• Exercise:
Your task is to copy every line of this material exactly.

• Data shown:
# # # #
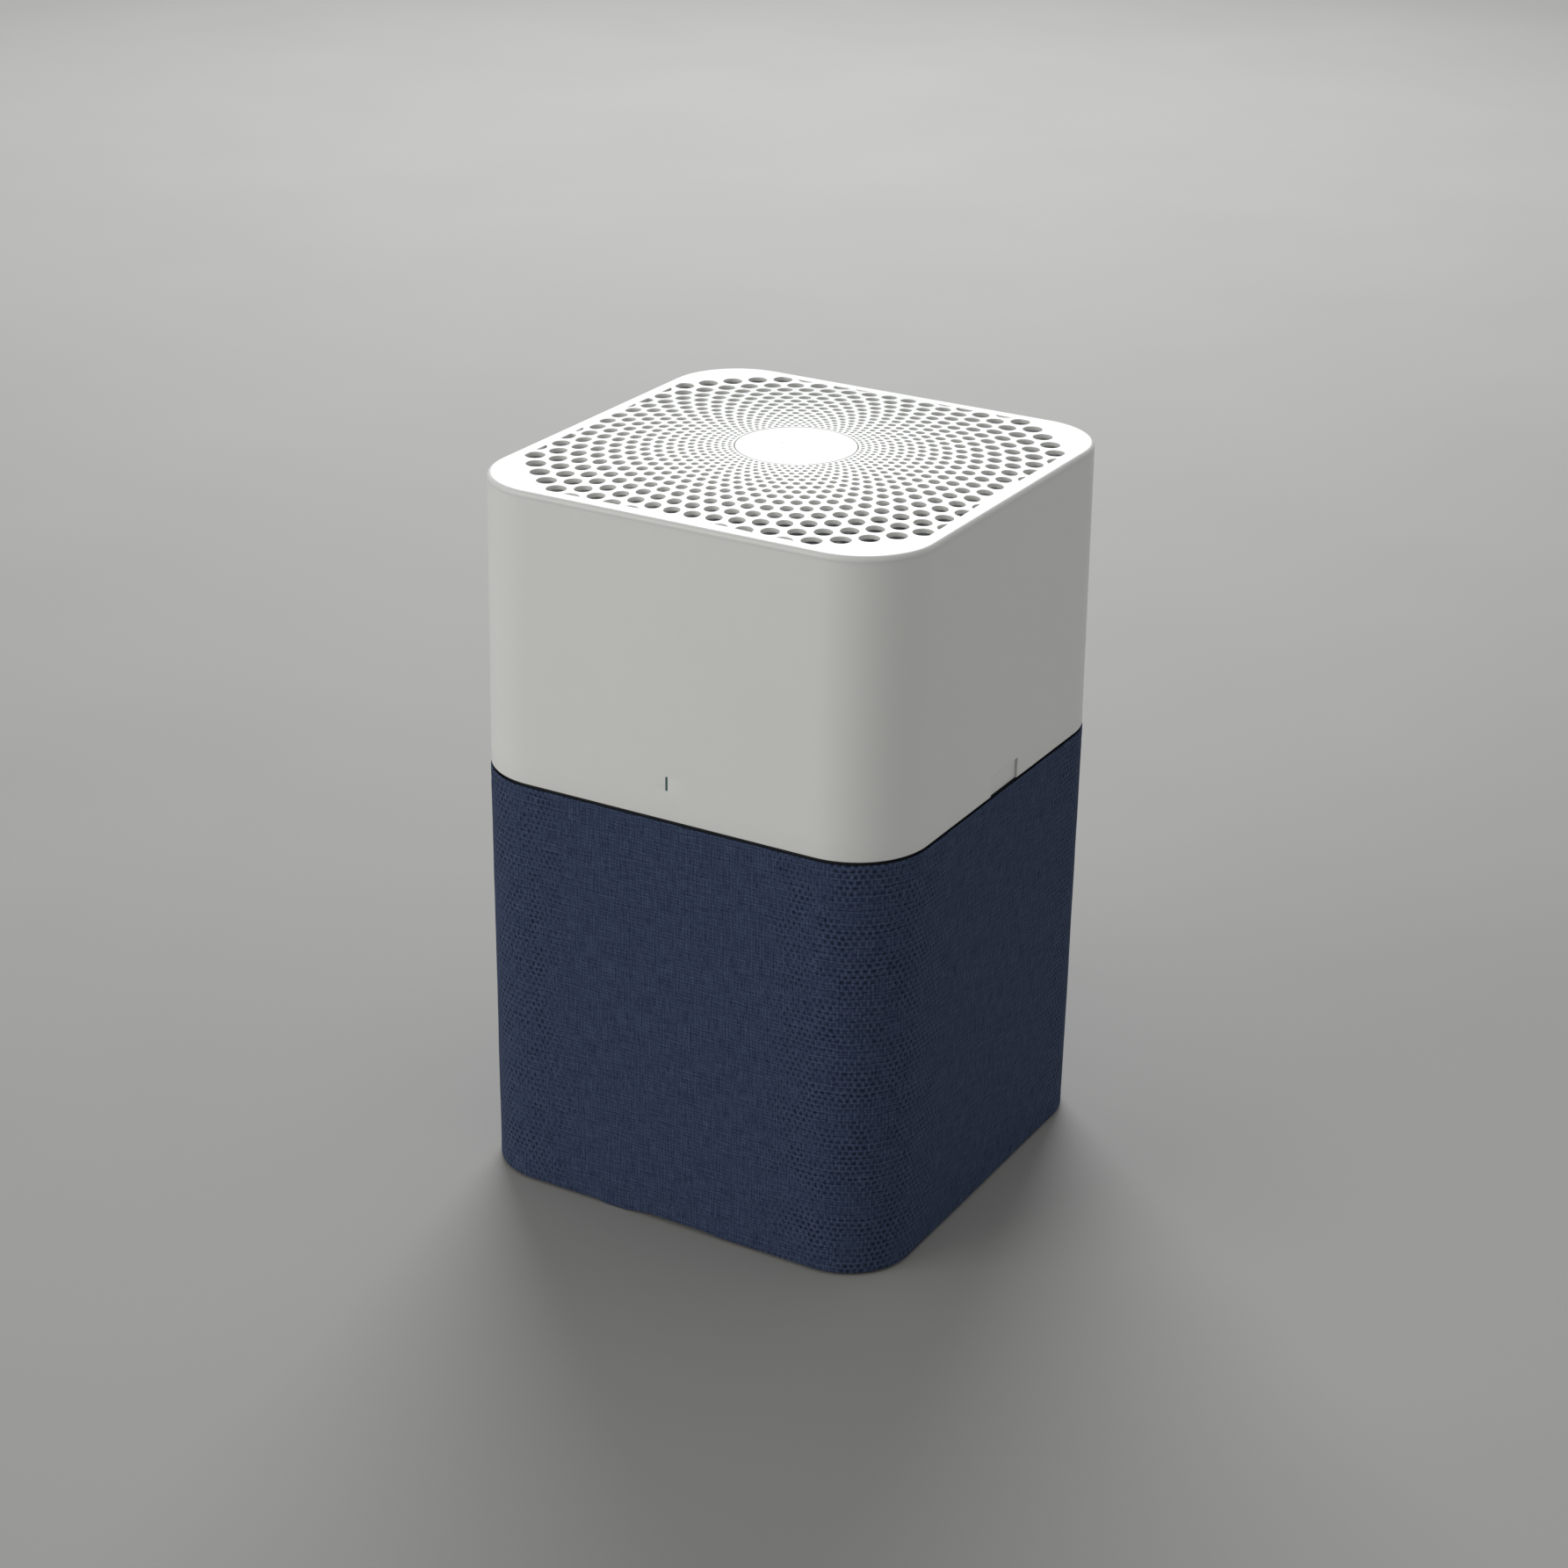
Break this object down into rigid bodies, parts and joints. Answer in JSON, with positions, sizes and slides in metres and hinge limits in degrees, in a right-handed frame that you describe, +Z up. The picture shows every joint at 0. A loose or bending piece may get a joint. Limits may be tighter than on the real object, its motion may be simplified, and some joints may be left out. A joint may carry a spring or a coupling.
{
  "type": "air purifier",
  "caption": "Square room air purifier: white fan unit with a domed perforated top and round press button, lifting off a filter wrapped in a navy fabric sleeve.",
  "frame": {"origin": "middle of the footprint on the floor", "axes": "+Z up; -Y is the front with the indicator window; +Y is the rear with the mains inlet"},
  "size_m": [0.332, 0.332, 0.5235],
  "materials": {
    "white_plastic": "satin moulded ABS with a very fine grain",
    "navy_fabric": "heathered navy plain weave, 2 mm pitch",
    "dark_plastic": "fine matte texture",
    "light_grey_plastic": "plain moulded finish",
    "fan_plastic": "semi-gloss moulded finish",
    "indicator_lens": "smoked, unlit",
    "filter_paper": "non-woven fibre",
    "carbon_felt": "felted",
    "elastic": "knitted band",
    "foam_rubber": "closed-cell foam",
    "rubber": "matte",
    "steel": "plated",
    "lamination_steel": "stacked laminations",
    "cast_aluminium": "die cast",
    "copper_wire": "enamelled wire",
    "brass": "plated contact",
    "circuit_board": "solder mask",
    "black_sheath": "smooth sheath",
    "grey_sheath": "smooth sheath"
  },
  "bodies": {
    "filter_unit": {"prefilter_sleeve": "navy_fabric", "sleeve_hem_bands": "elastic", "filter_top_frame": "dark_plastic", "filter_media": "filter_paper", "carbon_sheet": "carbon_felt", "filter_core": "light_grey_plastic", "filter_base": "dark_plastic", "filter_gasket": "foam_rubber", "foot_front_left": "rubber", "foot_front_right": "rubber", "foot_rear_left": "rubber", "foot_rear_right": "rubber"},
    "fan_unit": {"upper_casing": "white_plastic", "top_grille": "white_plastic", "deck_plate": "light_grey_plastic", "casing_screws": "steel", "inlet_guard": "dark_plastic", "fan_duct": "light_grey_plastic", "guide_vane_frame": "light_grey_plastic", "motor_housing": "cast_aluminium", "motor_stator": "lamination_steel", "motor_windings": "copper_wire", "motor_screws": "steel", "motor_grommets": "rubber", "bearing_outer_races": "steel", "button_cup": "light_grey_plastic", "control_board": "circuit_board", "button_switch": "dark_plastic", "power_board": "circuit_board", "mains_inlet": "dark_plastic", "inlet_pins": "brass", "mains_lead": "black_sheath", "motor_lead": "grey_sheath", "control_lead": "grey_sheath", "indicator_lens": "indicator_lens", "indicator_board": "circuit_board", "sensor_module": "dark_plastic"},
    "fan_rotor": {"impeller": "fan_plastic", "motor_shaft": "steel", "rotor_can": "steel", "impeller_nut": "steel", "bearing_inner_races": "steel", "bearing_balls": "steel"},
    "control_button": {"control_disc": "white_plastic", "indicator_dots": "indicator_lens", "button_stem": "light_grey_plastic", "button_spring": "steel"},
    "latch_left": {"latch_left": "white_plastic", "latch_spring_left": "steel"},
    "latch_right": {"latch_right": "white_plastic", "latch_spring_right": "steel"}
  },
  "joints": [
    {"name": "fan_unit_lift", "type": "slide", "parent": "filter_unit", "child": "fan_unit", "axis": [0, 0, 1], "range_m": [0, 0.06]},
    {"name": "fan_spin", "type": "hinge", "parent": "fan_unit", "child": "fan_rotor", "pos_m": [0, 0, 0.357], "axis": [0, 0, 1], "continuous": true},
    {"name": "control_button_press", "type": "slide", "parent": "fan_unit", "child": "control_button", "axis": [0, 0, -1], "range_m": [0, 0.0015], "stiffness_N_per_m": 1500, "springref_m": -0.0012, "deforming": ["button_spring"]},
    {"name": "latch_left_press", "type": "slide", "parent": "fan_unit", "child": "latch_left", "axis": [1, 0, 0], "range_m": [0, 0.003], "stiffness_N_per_m": 900, "springref_m": -0.002, "deforming": ["latch_spring_left"]},
    {"name": "latch_right_press", "type": "slide", "parent": "fan_unit", "child": "latch_right", "axis": [-1, 0, 0], "range_m": [0, 0.003], "stiffness_N_per_m": 900, "springref_m": -0.002, "deforming": ["latch_spring_right"]}
  ]
}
# # # #
• Reply:
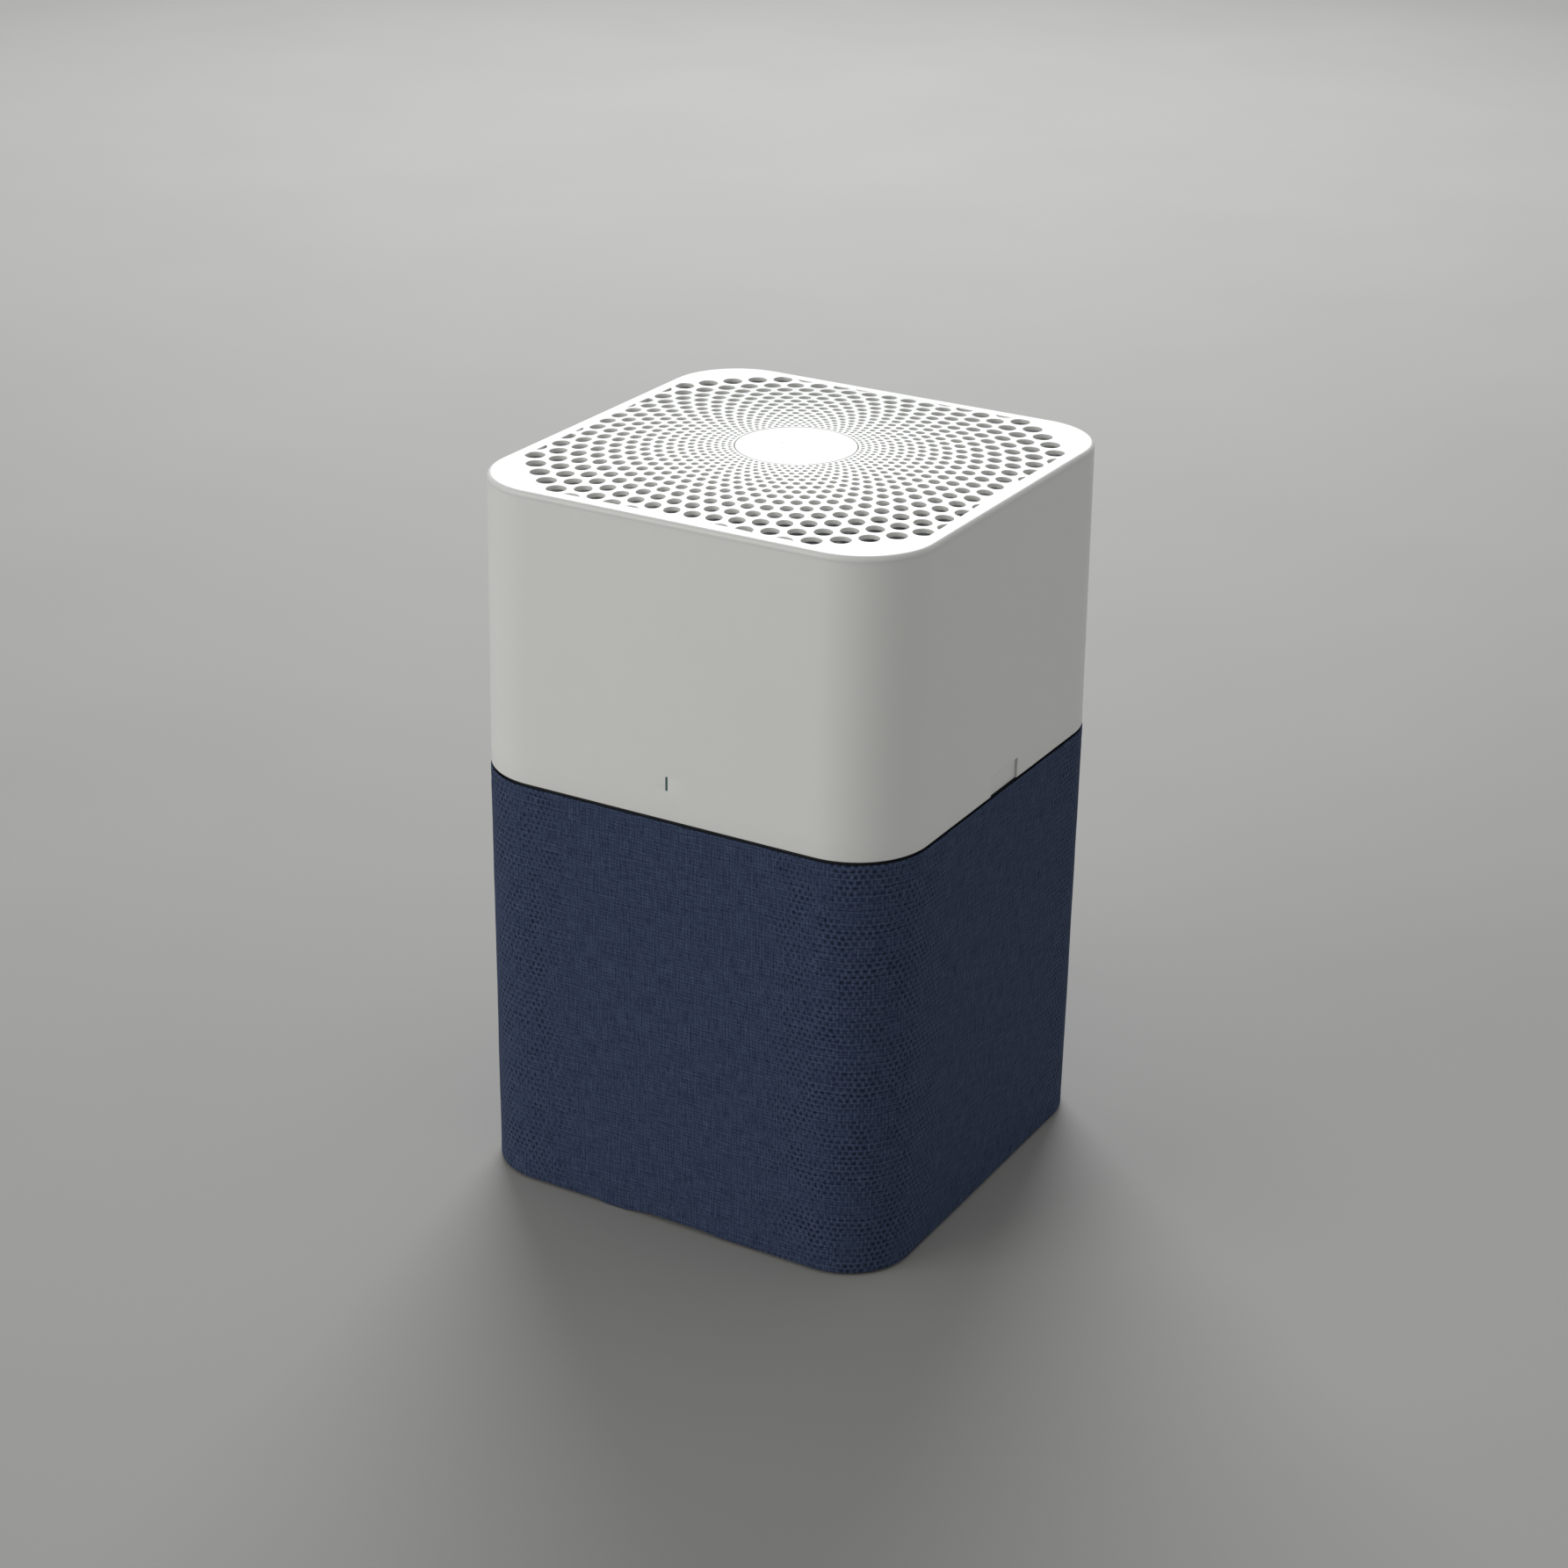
Break this object down into rigid bodies, parts and joints. Answer in JSON, with positions, sizes and slides in metres and hinge limits in degrees, in a right-handed frame that you describe, +Z up. The picture shows every joint at 0. A loose or bending piece may get a joint. Limits may be tighter than on the real object, its motion may be simplified, and some joints may be left out. A joint may carry a spring or a coupling.
{
  "type": "air purifier",
  "caption": "Square room air purifier: white fan unit with a domed perforated top and round press button, lifting off a filter wrapped in a navy fabric sleeve.",
  "frame": {"origin": "middle of the footprint on the floor", "axes": "+Z up; -Y is the front with the indicator window; +Y is the rear with the mains inlet"},
  "size_m": [0.332, 0.332, 0.5235],
  "materials": {
    "white_plastic": "satin moulded ABS with a very fine grain",
    "navy_fabric": "heathered navy plain weave, 2 mm pitch",
    "dark_plastic": "fine matte texture",
    "light_grey_plastic": "plain moulded finish",
    "fan_plastic": "semi-gloss moulded finish",
    "indicator_lens": "smoked, unlit",
    "filter_paper": "non-woven fibre",
    "carbon_felt": "felted",
    "elastic": "knitted band",
    "foam_rubber": "closed-cell foam",
    "rubber": "matte",
    "steel": "plated",
    "lamination_steel": "stacked laminations",
    "cast_aluminium": "die cast",
    "copper_wire": "enamelled wire",
    "brass": "plated contact",
    "circuit_board": "solder mask",
    "black_sheath": "smooth sheath",
    "grey_sheath": "smooth sheath"
  },
  "bodies": {
    "filter_unit": {"prefilter_sleeve": "navy_fabric", "sleeve_hem_bands": "elastic", "filter_top_frame": "dark_plastic", "filter_media": "filter_paper", "carbon_sheet": "carbon_felt", "filter_core": "light_grey_plastic", "filter_base": "dark_plastic", "filter_gasket": "foam_rubber", "foot_front_left": "rubber", "foot_front_right": "rubber", "foot_rear_left": "rubber", "foot_rear_right": "rubber"},
    "fan_unit": {"upper_casing": "white_plastic", "top_grille": "white_plastic", "deck_plate": "light_grey_plastic", "casing_screws": "steel", "inlet_guard": "dark_plastic", "fan_duct": "light_grey_plastic", "guide_vane_frame": "light_grey_plastic", "motor_housing": "cast_aluminium", "motor_stator": "lamination_steel", "motor_windings": "copper_wire", "motor_screws": "steel", "motor_grommets": "rubber", "bearing_outer_races": "steel", "button_cup": "light_grey_plastic", "control_board": "circuit_board", "button_switch": "dark_plastic", "power_board": "circuit_board", "mains_inlet": "dark_plastic", "inlet_pins": "brass", "mains_lead": "black_sheath", "motor_lead": "grey_sheath", "control_lead": "grey_sheath", "indicator_lens": "indicator_lens", "indicator_board": "circuit_board", "sensor_module": "dark_plastic"},
    "fan_rotor": {"impeller": "fan_plastic", "motor_shaft": "steel", "rotor_can": "steel", "impeller_nut": "steel", "bearing_inner_races": "steel", "bearing_balls": "steel"},
    "control_button": {"control_disc": "white_plastic", "indicator_dots": "indicator_lens", "button_stem": "light_grey_plastic", "button_spring": "steel"},
    "latch_left": {"latch_left": "white_plastic", "latch_spring_left": "steel"},
    "latch_right": {"latch_right": "white_plastic", "latch_spring_right": "steel"}
  },
  "joints": [
    {"name": "fan_unit_lift", "type": "slide", "parent": "filter_unit", "child": "fan_unit", "axis": [0, 0, 1], "range_m": [0, 0.06]},
    {"name": "fan_spin", "type": "hinge", "parent": "fan_unit", "child": "fan_rotor", "pos_m": [0, 0, 0.357], "axis": [0, 0, 1], "continuous": true},
    {"name": "control_button_press", "type": "slide", "parent": "fan_unit", "child": "control_button", "axis": [0, 0, -1], "range_m": [0, 0.0015], "stiffness_N_per_m": 1500, "springref_m": -0.0012, "deforming": ["button_spring"]},
    {"name": "latch_left_press", "type": "slide", "parent": "fan_unit", "child": "latch_left", "axis": [1, 0, 0], "range_m": [0, 0.003], "stiffness_N_per_m": 900, "springref_m": -0.002, "deforming": ["latch_spring_left"]},
    {"name": "latch_right_press", "type": "slide", "parent": "fan_unit", "child": "latch_right", "axis": [-1, 0, 0], "range_m": [0, 0.003], "stiffness_N_per_m": 900, "springref_m": -0.002, "deforming": ["latch_spring_right"]}
  ]
}